Terror en la mirada

Hace exactamente una semana, el sábado pasado, íbamos a pasar el día en familia para despedir a mi madre que viajaba a Jerusalén. A las nueve de la mañana hablé con ella y me comentaba contrariada y algo confundida que había terminado la maleta mientras veía en el canal 24 Horas que habían atacado Israel. Yo, que no había leído aún nada a esas horas del día, conjeturé que sería una nueva amenaza o amago en un conflicto que dura décadas. La tranquilicé diciéndole que haría algunas averiguaciones a ver qué estaba ocurriendo.

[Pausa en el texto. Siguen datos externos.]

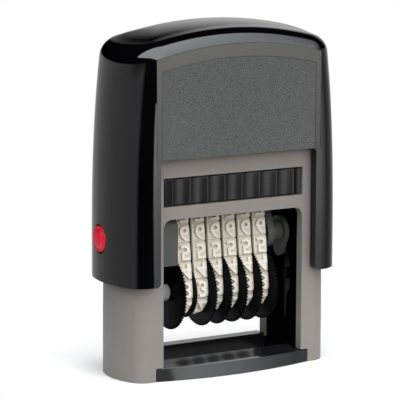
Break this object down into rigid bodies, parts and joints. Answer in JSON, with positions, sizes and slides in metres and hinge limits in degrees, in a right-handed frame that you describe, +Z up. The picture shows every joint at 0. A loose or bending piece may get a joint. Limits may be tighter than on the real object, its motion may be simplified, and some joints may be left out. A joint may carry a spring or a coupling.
{
  "type": "numbering machine",
  "caption": "Self-inking numbering stamp: a press-down cap turns a block of number belts from the ink pad to the paper, with toothed wheels to set each digit.",
  "frame": {"origin": "middle of the foot on the paper", "axes": "+X along the row of numbers to the right, +Y to the back, +Z up along the cap's stroke"},
  "size_m": [0.0514, 0.0206, 0.07],
  "materials": {
    "cap_black": "gloss black moulding",
    "base_grey": "satin warm grey moulding",
    "foot_black": "gloss black moulding",
    "inner_black": "satin black moulding",
    "label_grey": "dark grey film with a fine speckle",
    "rim_grey": "satin grey moulding",
    "button_red": "gloss red moulding",
    "belt_ivory": "ivory rubber",
    "wheel_black": "satin black moulding",
    "steel": "plain bright steel",
    "core_grey": "olive grey moulding",
    "felt": "inked felt"
  },
  "bodies": {
    "base": {"base_housing": "base_grey", "foot_frame": "foot_black", "left_guide_plate": "inner_black", "right_guide_plate": "inner_black", "return_spring": "steel"},
    "cartridge": {"ink_cartridge": "foot_black", "ink_pad": "felt"},
    "cap": {"cap_shell": "cap_black", "front_label_frame": "rim_grey", "front_label_panel": "label_grey", "rear_label_frame": "rim_grey", "rear_label_panel": "label_grey", "carrier_bow": "inner_black", "pivot_shaft": "steel"},
    "left_button": {"left_lock_button": "button_red"},
    "right_button": {"right_lock_button": "button_red"},
    "die_block": {"left_cheek": "inner_black", "right_cheek": "inner_black", "platen_core": "core_grey", "wheel_axle": "steel", "tie_rod": "steel", "number_belt_1": "belt_ivory", "number_belt_2": "belt_ivory", "number_belt_3": "belt_ivory", "number_belt_4": "belt_ivory", "number_belt_5": "belt_ivory", "number_belt_6": "belt_ivory"},
    "wheel_1": {"setting_wheel_1": "wheel_black"},
    "wheel_2": {"setting_wheel_2": "wheel_black"},
    "wheel_3": {"setting_wheel_3": "wheel_black"},
    "wheel_4": {"setting_wheel_4": "wheel_black"},
    "wheel_5": {"setting_wheel_5": "wheel_black"},
    "wheel_6": {"setting_wheel_6": "wheel_black"}
  },
  "joints": [
    {"name": "cap_slide", "type": "slide", "parent": "base", "child": "cap", "axis": [0, 0, -1], "range_m": [0, 0.0174], "stiffness_N_per_m": 400, "springref_m": -0.012, "deforming": ["return_spring"]},
    {"name": "die_turn", "type": "hinge", "parent": "cap", "child": "die_block", "pos_m": [0, 0, 0.026], "axis": [-1, 0, 0], "range_deg": [0, 180]},
    {"name": "cartridge_slide", "type": "slide", "parent": "base", "child": "cartridge", "axis": [0, -1, 0], "range_m": [0, 0.019]},
    {"name": "left_button_press", "type": "slide", "parent": "cap", "child": "left_button", "axis": [1, 0, 0], "range_m": [0, 0.0004], "stiffness_N_per_m": 200, "springref_m": -0.001},
    {"name": "right_button_press", "type": "slide", "parent": "cap", "child": "right_button", "axis": [-1, 0, 0], "range_m": [0, 0.0004], "stiffness_N_per_m": 200, "springref_m": -0.001},
    {"name": "wheel_1_turn", "type": "hinge", "parent": "die_block", "child": "wheel_1", "pos_m": [0, 0, 0.016], "axis": [1, 0, 0], "continuous": true},
    {"name": "wheel_2_turn", "type": "hinge", "parent": "die_block", "child": "wheel_2", "pos_m": [0, 0, 0.016], "axis": [1, 0, 0], "continuous": true},
    {"name": "wheel_3_turn", "type": "hinge", "parent": "die_block", "child": "wheel_3", "pos_m": [0, 0, 0.016], "axis": [1, 0, 0], "continuous": true},
    {"name": "wheel_4_turn", "type": "hinge", "parent": "die_block", "child": "wheel_4", "pos_m": [0, 0, 0.016], "axis": [1, 0, 0], "continuous": true},
    {"name": "wheel_5_turn", "type": "hinge", "parent": "die_block", "child": "wheel_5", "pos_m": [0, 0, 0.016], "axis": [1, 0, 0], "continuous": true},
    {"name": "wheel_6_turn", "type": "hinge", "parent": "die_block", "child": "wheel_6", "pos_m": [0, 0, 0.016], "axis": [1, 0, 0], "continuous": true}
  ],
  "couplings": [
    {"joint": "die_turn", "follows": "cap_slide", "rad_per_m": 180.55}
  ]
}
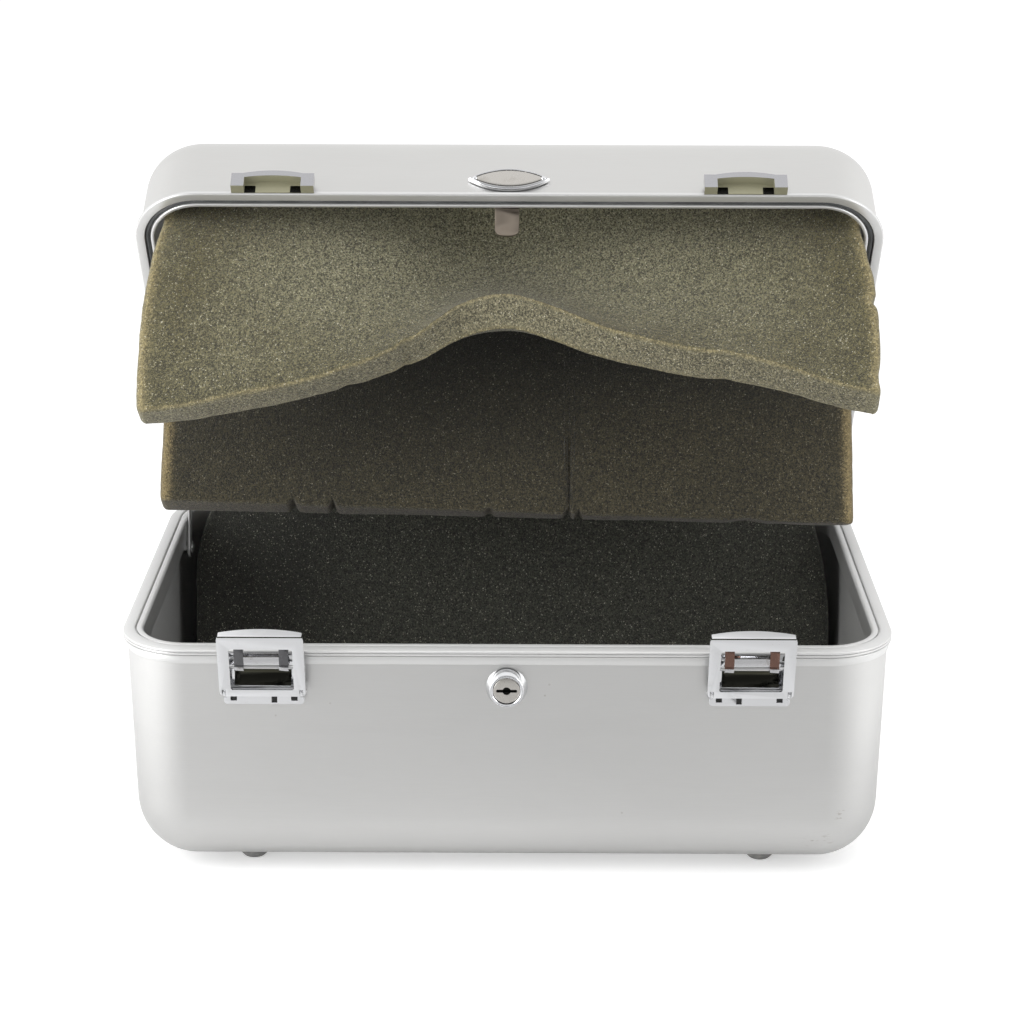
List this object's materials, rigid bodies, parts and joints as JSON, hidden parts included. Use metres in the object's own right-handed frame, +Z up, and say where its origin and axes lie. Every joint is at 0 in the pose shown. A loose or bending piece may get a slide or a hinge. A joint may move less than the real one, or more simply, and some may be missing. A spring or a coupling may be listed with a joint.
{
  "type": "utility case",
  "caption": "Drawn aluminium carrying case with a hinged lid held open by a slotted stay, draw latches with claws, a cam lock, a top handle and loose foam slabs.",
  "frame": {"origin": "middle of the bounding box with the lid open as in the picture, at the height of the flat undersides of the feet", "axes": "+Z up, -Y towards the front with the latches, +X along the width to the right as seen from the front"},
  "size_m": [0.457, 0.347, 0.4156],
  "materials": {
    "shell_aluminium": "satin",
    "frame_aluminium": "satin",
    "seal_rubber": "matte",
    "foot_rubber": "matte",
    "latch_chrome": "polished",
    "zinc_steel": "satin",
    "lock_nickel": "satin",
    "grip_plastic": "matte",
    "light_foam": "matte",
    "dark_foam": "matte"
  },
  "bodies": {
    "base": {"base_shell": "shell_aluminium", "base_frame": "frame_aluminium", "foot_front_left": "foot_rubber", "foot_front_right": "foot_rubber", "foot_back_left": "foot_rubber", "foot_back_right": "foot_rubber", "latch_plate_left": "latch_chrome", "latch_plate_right": "latch_chrome", "latch_pin_left": "zinc_steel", "latch_pin_right": "zinc_steel", "lock_housing": "lock_nickel", "lock_nut": "lock_nickel", "hinge_base_leaf_left": "zinc_steel", "hinge_base_leaf_right": "zinc_steel", "hinge_pin_left": "zinc_steel", "hinge_pin_right": "zinc_steel", "stay_post": "zinc_steel", "foam_rear": "dark_foam"},
    "lid": {"lid_shell": "shell_aluminium", "lid_frame": "frame_aluminium", "lid_seal": "seal_rubber", "keeper_left": "latch_chrome", "keeper_right": "latch_chrome", "nameplate": "latch_chrome", "catch_tab": "frame_aluminium", "stay_rivet": "zinc_steel", "hinge_lid_leaf_left": "zinc_steel", "hinge_lid_leaf_right": "zinc_steel", "handle_bracket_left": "zinc_steel", "handle_bracket_right": "zinc_steel", "foam_front": "light_foam", "foam_middle": "light_foam"},
    "lever_left": {"latch_lever_left": "latch_chrome", "claw_pin_left": "zinc_steel"},
    "lever_right": {"latch_lever_right": "latch_chrome", "claw_pin_right": "zinc_steel"},
    "claws_left": {"latch_claw_left": "latch_chrome"},
    "claws_right": {"latch_claw_right": "latch_chrome"},
    "lock_plug": {"lock_core": "lock_nickel", "lock_cam": "zinc_steel"},
    "stay_arm": {"stay_arm": "zinc_steel"},
    "handle": {"handle_bail": "latch_chrome", "handle_grip": "grip_plastic"}
  },
  "joints": [
    {"name": "lid_hinge", "type": "hinge", "parent": "base", "child": "lid", "pos_m": [0, 0.13824, 0.152], "axis": [-1, 0, 0], "range_deg": [-55.4, 0]},
    {"name": "stay_swing", "type": "hinge", "parent": "lid", "child": "stay_arm", "pos_m": [-0.2148, 0.11106, 0.20549], "axis": [-1, 0, 0], "range_deg": [0, 27.7]},
    {"name": "lever_left_turn", "type": "hinge", "parent": "base", "child": "lever_left", "pos_m": [-0.1415, -0.16076, 0.1275], "axis": [1, 0, 0], "range_deg": [-13, 95]},
    {"name": "claws_left_swing", "type": "hinge", "parent": "lever_left", "child": "claws_left", "pos_m": [-0.1415, -0.1649, 0.14451], "axis": [1, 0, 0], "range_deg": [0, 25]},
    {"name": "lever_right_turn", "type": "hinge", "parent": "base", "child": "lever_right", "pos_m": [0.1415, -0.16076, 0.1275], "axis": [1, 0, 0], "range_deg": [-13, 95]},
    {"name": "claws_right_swing", "type": "hinge", "parent": "lever_right", "child": "claws_right", "pos_m": [0.1415, -0.1649, 0.14451], "axis": [1, 0, 0], "range_deg": [0, 25]},
    {"name": "lock_turn", "type": "hinge", "parent": "base", "child": "lock_plug", "pos_m": [0, -0.15576, 0.128], "axis": [0, -1, 0], "range_deg": [0, 90]},
    {"name": "handle_swing", "type": "hinge", "parent": "lid", "child": "handle", "pos_m": [0, 0.10159, 0.32839], "axis": [1, 0, 0], "range_deg": [0, 90]}
  ],
  "couplings": [
    {"joint": "stay_swing", "follows": "lid_hinge", "ratio": -0.5}
  ]
}
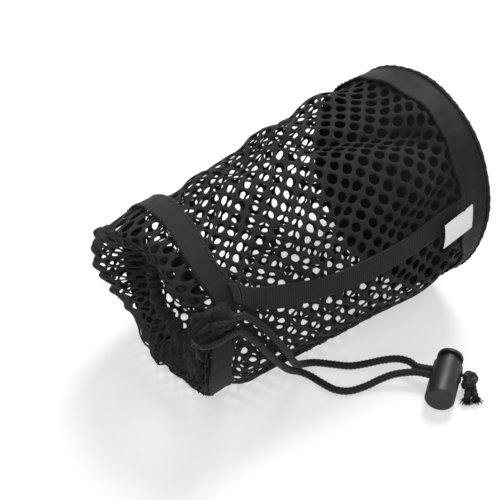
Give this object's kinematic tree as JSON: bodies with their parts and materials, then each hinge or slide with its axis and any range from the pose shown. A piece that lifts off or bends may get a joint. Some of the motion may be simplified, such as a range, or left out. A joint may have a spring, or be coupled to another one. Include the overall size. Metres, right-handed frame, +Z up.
{
  "type": "drawstring net bag",
  "caption": "Drawstring net bag lying on its side, with a taped neck, a gathered mouth, a solid round base, a side strap, a drawcord and a push-button cord lock.",
  "frame": {"origin": "middle of the flat underside of the net body, on the surface the bag lies on", "axes": "+X from the mouth towards the round base, +Z up, -Y is the side with the strap and the drawcord"},
  "size_m": [0.1762, 0.1581, 0.0976],
  "materials": {
    "net": "matte warp-knit net",
    "tape": "ribbed woven tape",
    "satin": "smooth woven fabric",
    "label": "satin",
    "cord": "braided",
    "lock": "fine matte",
    "spring": "drawn wire"
  },
  "bodies": {
    "bag": {"mesh_tube": "net", "neck_ruffle": "net", "hem_tunnel": "net", "collar_tape": "tape", "carry_strap": "tape", "base_band": "satin", "base_panel": "satin", "base_rim": "tape", "drawcord_loop": "cord", "drawcord_a": "cord", "drawcord_b": "cord", "drawcord_knot": "cord", "cord_tail_a": "cord", "cord_tail_b": "cord"},
    "lock": {"lock_barrel": "lock", "lock_spring": "spring"},
    "button": {"lock_plunger": "lock"},
    "label": {"care_label": "label"}
  },
  "joints": [
    {"name": "lock_slide", "type": "slide", "parent": "bag", "child": "lock", "axis": [-0.6088, 0.7934, 0], "range_m": [0, 0.006]},
    {"name": "button_press", "type": "slide", "parent": "lock", "child": "button", "axis": [-0.7934, -0.6088, 0], "range_m": [0, 0.0025], "stiffness_N_per_m": 500, "springref_m": -0.003, "deforming": ["lock_spring"]},
    {"name": "label_flip", "type": "hinge", "parent": "bag", "child": "label", "pos_m": [0.0583, -0.05278, 0.05823], "axis": [0.1768, 0.2273, 0.9576], "range_deg": [0, 110]}
  ]
}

Incluso aunque aún no conocíamos el alcance de lo sucedido, las primeras noticias me confirmaron que mi madre no viajaría ese domingo. Horas más tarde empezamos a recibir información precisa de aquella madrugada atroz en la que cientos de personas perdieron la vida asesinadas por un grupo terrorista y, otras tantas, permanecen hoy desaparecidas y/o capturadas.

Cuando por fin llegamos a verla, esa misma mañana, no pude más que abrazarla fuerte y agradecer a Dios y a la vida que ‘todo lo malo’ hubiese ocurrido (tan sólo) unas horas antes. Veía aquellas primeras imágenes y pensaba que podría ser ella; que ella podría estar allí.

Además, en ese instante presentí algo que antes nunca había experimentado, que puede haber algo peor que la muerte.

Hace un par de días escuché una entrevista en la CNN a un padre irlandés que había perdido a su hija de 8 años en el ataque. Aseguraba, con lágrimas en los ojos y la voz temblorosa, que cuando le avisaron, tras salir del bunker en el que había permanecido durante 12 horas, que habían encontrado a Emily muerta lloró amargamente y, al mismo tiempo, grito: ¡Sí! Y sonrió. Sonrió porque “la muerte era la mejor de las posibilidades que conocía y esperaba”.

“O estaba muerta o en Gaza. Y si sabes algo de lo que le hacen a la gente allí es peor que la muerte. No tendría comida, ni agua. Estaría totalmente a oscuras en una habitación con quién sabe cuánta gente y aterrorizada cada segundo de su vida, por horas, días o incluso años, quién sabe. La muerte fue una bendición”.

Y por duro que suene, puedo entenderlo. Vivir ese terror debe ser peor que la muerte.  

El mismo terror en la mirada que desfigura los rostros de centenares de niños en Gaza tras los bombardeos de Israel. Niños que cargan otros niños con sus ropas ensangrentadas. Niños desconcertados, perdidos y heridos en mitad de esta monstruosa batalla.

Son niños, no soldados. Esto no es la guerra. Esto es una atrocidad inhumana.